Maybe Dano’s on his way over there now. He’s been out of town for most of the summer, missing out on the fun of this particularly hot and sticky season. He said he’s glad to back in Brooklyn.
“I always miss my food joints. You miss your comfort food, you know?” As a meat-eater, he could do a lot worse than Carroll Gardens these days. “There’s Prime Meats–they’re great. And Char No. 4. Man, I love their bacon. And Ted & Honey–they’re smoking their own meat now. I met the owner and he showed me around the downstairs. I miss that stuff, even just going to Buttermilk Channel for the duck–that shit’s good.”
Dano’s not the only Brooklyn boy involved in The Extra Man. The film is based on the eponymous novel by Boerum Hill-based writer and Bored To Death creator, Jonathan Ames. Dano plays Louis Ives, the type of character one often finds in Ames’ work: bright, writerly, awkward, emotional, sympathetic, and sexually stilted.
“It was the hopeless romantic kind of thing about him that I connected to,” said Dano. “Other parts I didn’t connect to, I had to figure out and discover. It’s fascinating to me that this guy gets so lost that he dresses up as the girl he likes. That’s a pretty extreme sense of not belonging. That juxtaposition was a big turn on for me.”
It’s a character that Ames describes as somewhat autobiographic. “I wrote the novel between 1992 and 1996," he told me, "exaggerating certain things about myself and the life I was leading.” One senses a similar autobiographic impulse in Bored To Death, which stars Jason Schwartzman as a writer-turned-amateur sleuth named Jonathan Ames.

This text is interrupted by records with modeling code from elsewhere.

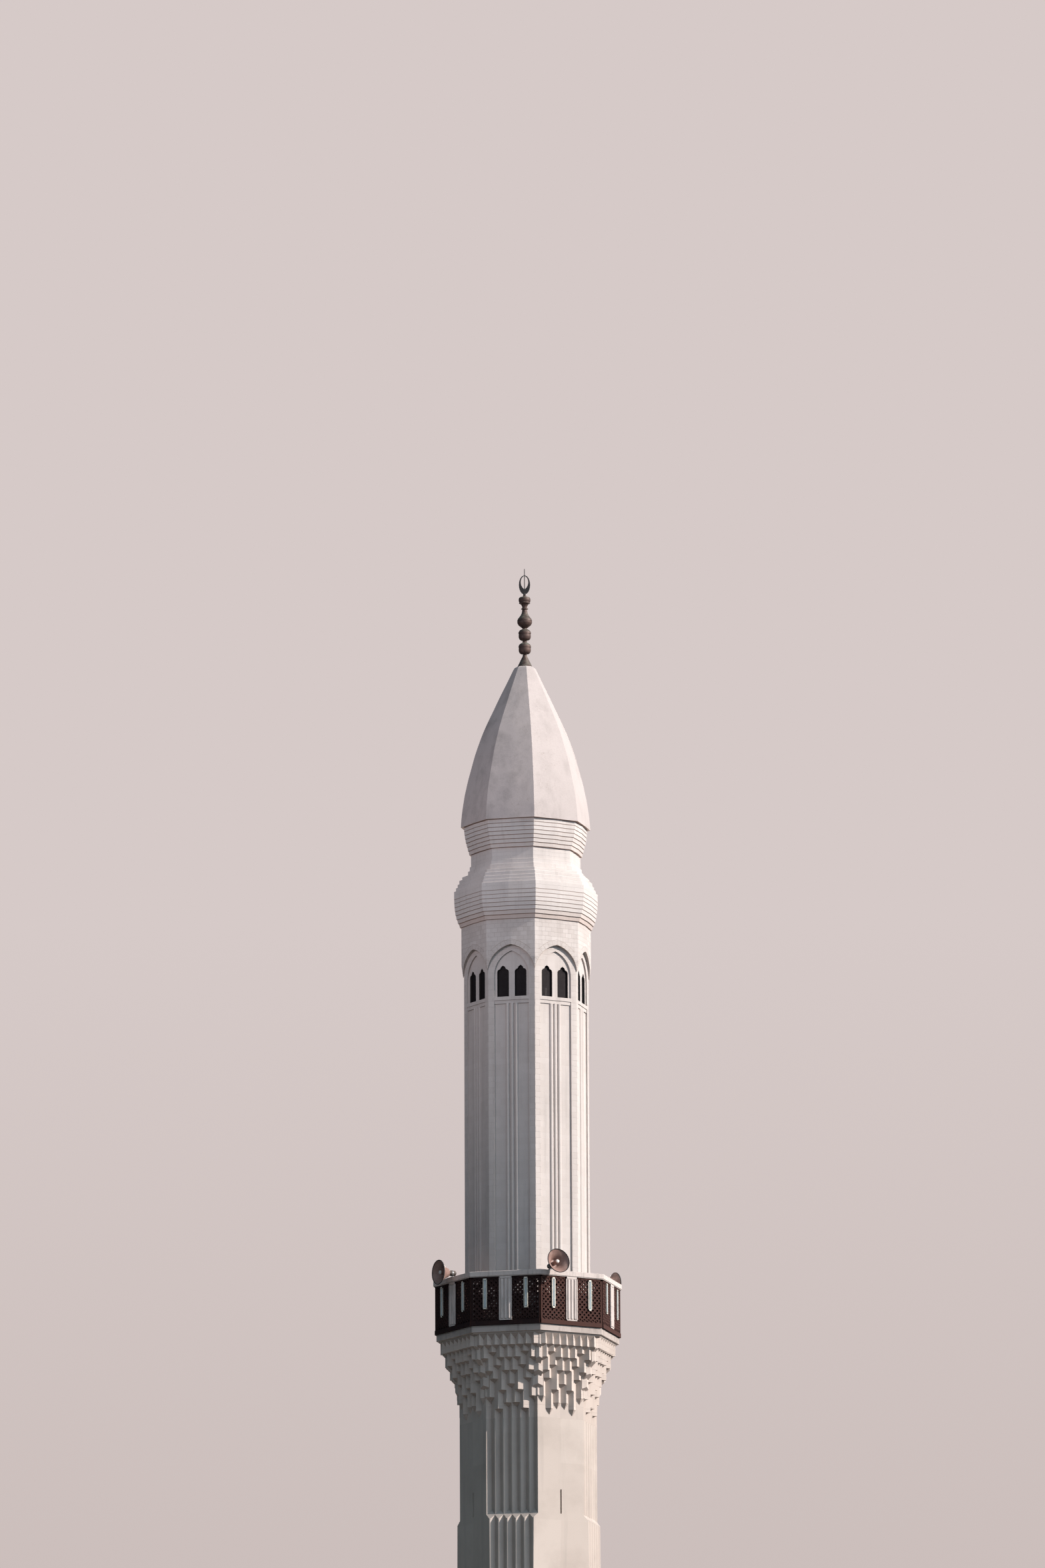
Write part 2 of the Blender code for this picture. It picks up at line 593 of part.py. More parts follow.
# Finial.
base = DOME[-1][0]
shape = bmesh.new()
profile = [(0, base + GAP), (0.165, base + GAP), (0.16, base + 0.02), (0.043, base + 0.26), (0.043, base + 0.28)]
for ball in (34.78, 35.09):
    profile += [(0.07, ball - 0.13), (0.118, ball - 0.095), (0.135, ball - 0.045), (0.138, ball + 0.02),
                (0.13, ball + 0.07), (0.10, ball + 0.11), (0.055, ball + 0.13)]
profile += [(0.055, 35.24), (0, 35.24)]
revolve(shape, profile, 20, False)
add_object("finial_balls", shape, BRONZE)
shape = bmesh.new()
profile = [(0, 35.24 + GAP), (0.055, 35.24 + GAP), (0.10, 35.28), (0.135, 35.31), (0.16, 35.354), (0.166, 35.40),
           (0.16, 35.432), (0.146, 35.46), (0.111, 35.505), (0.082, 35.55), (0.063, 35.60), (0.054, 35.665),
           (0.078, 35.672), (0.078, 35.69), (0.053, 35.70), (0.058, 35.738), (0.078, 35.778), (0.123, 35.805),
           (0.123, 35.825), (0.117, 35.838), (0.13, 35.855), (0.131, 35.90), (0.116, 35.94), (0.06, 35.957),
           (0.037, 35.962), (0.037, 35.988), (0.022, 36.00), (0, 36.00)]
revolve(shape, profile, 20, False)
add_object("finial_vase", shape, BRONZE)
shape = bmesh.new()
outer = [(0.125 * math.sin(t * math.pi / 10), 36.23 - 0.215 * math.cos(t * math.pi / 10)) for t in range(20)]
elevation(shape, outer, -0.018, 0.018)
crescent = add_object("crescent", shape, BRONZE)
shape = bmesh.new()
inner = []
for t in range(20):
    across, up = math.sin(t * math.pi / 10), -math.cos(t * math.pi / 10)
    inner.append((0.083 * across, 36.2925 + 0.1375 * up - (0.03 * (1 - abs(across)) ** 2 if up < 0 else 0.0)))
elevation(shape, inner, -0.05, 0.05)
combine(crescent, add_object("crescent_cutter", shape, helper=True), "DIFFERENCE")
shape = bmesh.new()
profile = [(0, 36.00 + GAP), (0.03, 36.00 + GAP), (0.014, 36.06), (0.0095, 36.14), (0.0085, 36.585), (0, 36.60)]
revolve(shape, profile, 10, False)
combine(crescent, add_object("rod", shape, helper=True), "UNION")
bake(crescent)
crescent.data.transform(Matrix.Rotation(math.radians(-30), 4, "Z"))

# Horns on the coping.
HORN = [(0, 0.20), (0.045, 0.17), (0.05, 0.03), (0.085, 0.03), (0.118, 0.10), (0.178, 0.18), (0.255, 0.245),
        (0.27, 0.262), (0.275, 0.245), (0.195, 0.165), (0.135, 0.08), (0.095, 0.01), (0.06, -0.02),
        (0.06, -0.17), (0.045, -0.19), (0, -0.19)]
for number, (i, along, height, tilt) in enumerate(HORNS):
    shape = bmesh.new()
    revolve(shape, [(r, -z) for r, z in HORN], 16, False)
    bmesh.ops.rotate(shape, verts=shape.verts, cent=(0, 0, 0), matrix=Matrix.Rotation(math.pi / 2, 3, "X"))
    bmesh.ops.rotate(shape, verts=shape.verts, cent=(0, 0, 0), matrix=Matrix.Rotation(math.pi, 3, "Z"))
    bmesh.ops.rotate(shape, verts=shape.verts, cent=(0, 0, 0), matrix=Matrix.Rotation(-math.radians(tilt), 3, "X"))
    bmesh.ops.translate(shape, verts=shape.verts, vec=(along, -HORN_R, height))
    horn = add_object(f"horn_{number + 1}", shape, PAINT)
    shape = bmesh.new()
    middle = -(COPING[0] + COPING[1]) / 2
    box(shape, along - 0.05, along + 0.05, middle - 0.04, middle + 0.04, COPING_TOP + GAP, COPING_TOP + 0.015)
    box(shape, along - 0.02, along + 0.02, middle - 0.015, middle + 0.015, COPING_TOP + 0.01, height)
    combine(horn, add_object(f"bracket_{number + 1}", shape, helper=True), "UNION", True)
    bake(horn)
    horn.data.transform(Matrix.Rotation(i * math.pi / 4, 4, "Z"))
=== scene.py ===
import functools
import math

import bmesh
import bpy
from bmesh.types import BMEdge, BMFace, BMVert
from mathutils import Matrix, Vector, noise


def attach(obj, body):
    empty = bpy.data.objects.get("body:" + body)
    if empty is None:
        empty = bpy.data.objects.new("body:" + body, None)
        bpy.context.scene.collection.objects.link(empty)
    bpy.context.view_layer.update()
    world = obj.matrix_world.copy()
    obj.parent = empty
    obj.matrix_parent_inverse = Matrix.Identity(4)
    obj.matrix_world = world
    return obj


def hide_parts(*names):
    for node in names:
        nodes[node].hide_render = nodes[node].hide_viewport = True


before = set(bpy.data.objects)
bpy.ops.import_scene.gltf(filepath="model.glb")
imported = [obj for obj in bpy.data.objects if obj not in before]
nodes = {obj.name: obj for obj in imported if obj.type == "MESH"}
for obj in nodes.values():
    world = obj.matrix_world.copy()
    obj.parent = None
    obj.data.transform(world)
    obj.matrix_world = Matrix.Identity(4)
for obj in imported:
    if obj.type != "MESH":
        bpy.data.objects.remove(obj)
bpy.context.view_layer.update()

scene = bpy.context.scene
halfTan = math.tan(math.pi / 8)


def cornerOf(apothem):
    return apothem / math.cos(math.pi / 8)


# Materials.

def hexColour(text):
    channels = [int(text[i:i + 2], 16) / 255 for i in (1, 3, 5)]
    return tuple(c / 12.92 if c <= 0.04045 else ((c + 0.055) / 1.055) ** 2.4 for c in channels) + (1.0,)


def put(tree, kind, *values, **settings):
    # The values go to the sockets in their order, or by name where they come as a dictionary. A MapRange
    # takes the value, the two ends of the range it comes from, then the two that it goes to.
    node = tree.nodes.new("ShaderNode" + kind)
    for key, value in settings.items():
        setattr(node, key, value)
    named = values[0] if values and isinstance(values[0], dict) else dict(enumerate(values))
    for key, value in named.items():
        if isinstance(value, bpy.types.NodeSocket):
            tree.links.new(value, node.inputs[key])
        else:
            node.inputs[key].default_value = value
    return node.outputs


def startMaterial(name, **shaderValues):
    made = bpy.data.materials.new(name)
    made.use_nodes = True
    tree = made.node_tree
    shader = tree.nodes["Principled BSDF"]
    for key, value in shaderValues.items():
        shader.inputs[key.replace("_", " ")].default_value = value
    return made, tree, shader


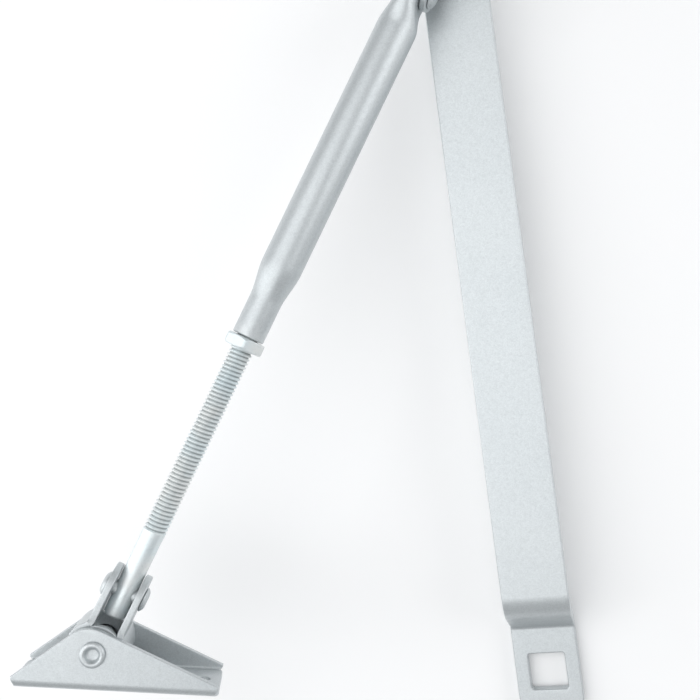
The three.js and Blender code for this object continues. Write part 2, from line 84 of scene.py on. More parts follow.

Off the screen, it turns out Dano, like Ames, heads to BookCourt for this book buying. I wondered if the two had ever crossed paths there. “No, but we do sometimes bump into each other in the neighborhood. He’s been over to my joint a couple of times.”
The Extra Man follows Louis as he moves to New York and becomes roommates with the eccentric male escort to the elderly, Henry Harrison, played by Kevin Kline. Katie Holmes plays Louis’s love interest and John C. Reilly rounds out the cast as Henry’s obsequious, furry friend.
I wondered if he’d wondered what it would really be like to live with Kline. “That would be a handful. We’re still buddies, and he is endlessly entertaining. But I think that would be weird.”
So what’s next for Dano? He said for now he’s looking forward to checking out the new Brooklyn Bridge Park, and catching with friends over drinks. I’m guessing beers, not milkshakes.
The Extra Man (Magnolia Pictures) opens in limited release on July 30.